Je suis aux confins de la ville. Je suis là où l’homme disparaît, à la frontière des mondes. Là où le règne de la mort commence. Je suis au fond d’un trou qui sent la terre humide, dans une boite en chêne, sous une pierre de calcaire gravée de mon nom et de ceux de mes parents. Je suis dans un cimetière et je te vois.
Je serais un feu-follet pour m’échapper de ce cercueil à travers le bois encore dense, m’échapper de la tourbe habitée d’une cité d’insectes chargés de me faire disparaître, m’échapper de cette dalle en pierre sous laquelle tant de regrets ont perlé et sur laquelle tant de larmes ont coulé. M’échapper de ce lieu peuplé d’esprits et de croix.

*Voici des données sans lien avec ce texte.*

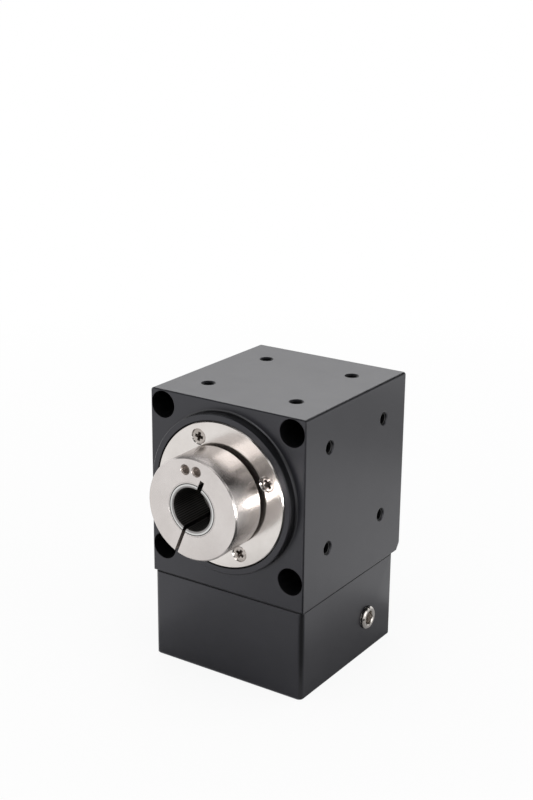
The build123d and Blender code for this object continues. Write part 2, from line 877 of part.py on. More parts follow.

Je serais un chat pour percer la nuit de mon regard jusqu’à te rejoindre. Traverser la zone industrielle et commerciale et ses entrepôts et ses folies et ses démesures. Traverser la fumée des camions qui se croisent, les parois des bureaux, les murs des usines, les moteurs des machines. Atteindre les supermarchés dont les allées regorgent de rêves sous plastique. Traverser la station d’essence qui furoncle la planète en crise, traverser le dépôt d’appareils qui électroménagent nos vies, traverser la décharge où pourrissent nos caprices et nos rêves paresseux.
Je serais une balle de fusil pour fendre l’air au milieu des autoroutes dans le flot continu d’une fièvre perpétuelle. Fendre les minuscules espaces de minuscules instants de vie. Comme le chauffeur de taxi qui, les deux mains posés en haut du volant, rêve de voitures de luxe. Comme le richard qui, la mèche au vent dans sa décapotable, songe à l’enfant qu’il aurait aimé être. Comme le jeune rêveur qui, les yeux perdus dans le paysage brouillé qui défile derrière sa fenêtre, se dit que quand il sera grand, il conduira un taxi pour avoir le temps de rêver. Fendre le cycle des rêves jusqu’à toi.
Je serais une abeille pour voler à travers les jardins des pavillons de banlieue où les espoirs se cultivent en batterie. Voler parmi les retraités qui font la sieste à l’ombre d’une haie de cyprès soigneusement taillés. Voler au-dessus des tables de jardin en plastique où les tasses de café vides et les serviettes chiffonnées attendent d’être débarrassées.
Je serais une pensée pour me fondre dans la ville. Me fondre dans les rues sans avoir peur des voitures, me fondre dans les bâtiments sans avoir peur de la police, me fondre dans les lieux les plus intimes sans avoir peur d’être indiscret. Me fondre dans les églises à la recherche d’autres pensées. Me fondre dans les tribunaux pour comprendre. Me fondre dans les esprits.
Je serais un chant, je serais une onde, je serais un parfum pour m’immiscer dans le coeur des hommes. Jusqu’au pied de l’ultime obstacle.
Alors, je serais un cri pour transpercer la dernière muraille. Je ferais voler en éclat les murs de ta prison, les uns après les autres, jusqu’à ta cellule. Je rentrerais, je te regarderais. Et je te demanderais.
trop bien
Merci Piero. Si un jour je me décide à écrire un texte sur la naissance des idées dans mon écriture, je crois que je m’appuierais sur ce texte-là.
Fondre, fendre, voler, s’immiscer, puis chanter et crier…
Magnifique conclusion.
Merci Grégory. J’ai cherché comment aller tout droit et je suis tombé sur ces verbes.
Merci pour ces traversées Jean Luc pour .
Merci Nathalie. Ce rêve de traverser. Je suis tombé il y a quelques semaines sur un vieux film avec Bourvil, Le passe-muraille. Ça doit nous titiller la conscience collective.
Prenant! Belle envolée lyrique… Merci Jean-Luc!